# Easy, Cheap, and Sleazy



## JazzByChas

I don't know any català, but I need to know this so I can say this to a friend of mine from the foro who speaks catalan...

It means that (although I am not really sleazy) I am basically an easygoing kind of guy.

Easy = easygoing
Cheap = I am an inexpensive date
Sleazy = of questionable character.

Thanks for your help!


----------



## betulina

Hi, Jazz,

My try:

Easy = easygoing = "flexible / tolerant"
Cheap = I am an inexpensive date = "barat"
Sleazy = of questionable character = "deixat" -- but I'm not sure at all of this one! Most of the equivalents I find refer to something like "untidy" 

Wait for more opinions.


----------



## megane_wang

Hi Jazz,

Easy = easygoing = "flexible / tolerant", also "despreocupat" (this one would mean also "casual")

Cheap = I am an inexpensive date = "barat" yes, that's it! 

Sleazy = of questionable character = "deixat", also "sòrdid" (but maybe this one is far too much; it depends on you  )

See you around


----------



## JazzByChas

Yes..."casual" ... that captures the meaning pretty well...
thanks!



			
				megane_wang said:
			
		

> Easy = easygoing = "flexible / tolerant", also "despreocupat" (this one would mean also "casual")


----------



## ernest_

JazzByChas said:


> I don't know any català, but I need to know this so I can say this to a friend of mine from the foro who speaks catalan...
> 
> It means that (although I am not really sleazy) I am basically an easygoing kind of guy.
> 
> Easy = easygoing
> Cheap = I am an inexpensive date
> Sleazy = of questionable character.



This is a difficult one. I'd say:
Easy = "no em complico la vida" (I take it easy)
Sleazy = "descarat" (meaning lacking social decorum)
Cheap = "surto barat" (literally: I won't cost you much)
To be honest, it is a bit tricky to get a one-word translation without a serious risk of being misunderstood.


----------



## XociDrop

Sleazy=cutre


----------



## megane_wang

No et dic que no encaixi perfectament, però _"Cutre"_ és català   ??


----------



## Mei

megane_wang said:


> No et dic que no encaixi perfectament, però _"Cutre"_ és català   ??

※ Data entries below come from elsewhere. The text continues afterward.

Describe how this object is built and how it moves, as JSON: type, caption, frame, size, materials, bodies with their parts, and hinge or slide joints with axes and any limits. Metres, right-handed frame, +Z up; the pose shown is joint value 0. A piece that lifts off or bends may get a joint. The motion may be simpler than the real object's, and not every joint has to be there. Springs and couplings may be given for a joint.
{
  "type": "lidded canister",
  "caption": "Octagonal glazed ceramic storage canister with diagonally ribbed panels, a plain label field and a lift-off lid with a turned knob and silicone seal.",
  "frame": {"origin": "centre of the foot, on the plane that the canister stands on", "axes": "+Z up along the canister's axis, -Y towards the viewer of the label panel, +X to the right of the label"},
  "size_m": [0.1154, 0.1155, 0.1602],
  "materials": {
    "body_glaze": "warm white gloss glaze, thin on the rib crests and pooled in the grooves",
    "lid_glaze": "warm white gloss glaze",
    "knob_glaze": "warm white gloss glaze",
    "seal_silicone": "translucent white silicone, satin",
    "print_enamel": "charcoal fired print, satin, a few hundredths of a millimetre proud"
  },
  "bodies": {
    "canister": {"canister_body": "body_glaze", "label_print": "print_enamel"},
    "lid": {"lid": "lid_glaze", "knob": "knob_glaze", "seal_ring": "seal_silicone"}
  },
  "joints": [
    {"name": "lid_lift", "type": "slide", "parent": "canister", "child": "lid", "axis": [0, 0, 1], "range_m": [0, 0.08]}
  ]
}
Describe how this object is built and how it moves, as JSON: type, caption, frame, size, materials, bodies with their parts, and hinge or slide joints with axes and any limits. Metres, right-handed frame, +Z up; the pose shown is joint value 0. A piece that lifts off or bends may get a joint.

Home si li diu això a una amiga "No em complico la vida, sóc descarat i sóc cutre"... bé, no sé...  prefereixo el "surto barat".


Chas, I'm saying that if you say to someone that you are "cutre" is no good, I would prefer to hear "surto barat".

· cutre
· "surto barato" means that if your friend should give you a present it wouldn't cost her to much, becuase you're a "cheap guy".

S&H

Mei


----------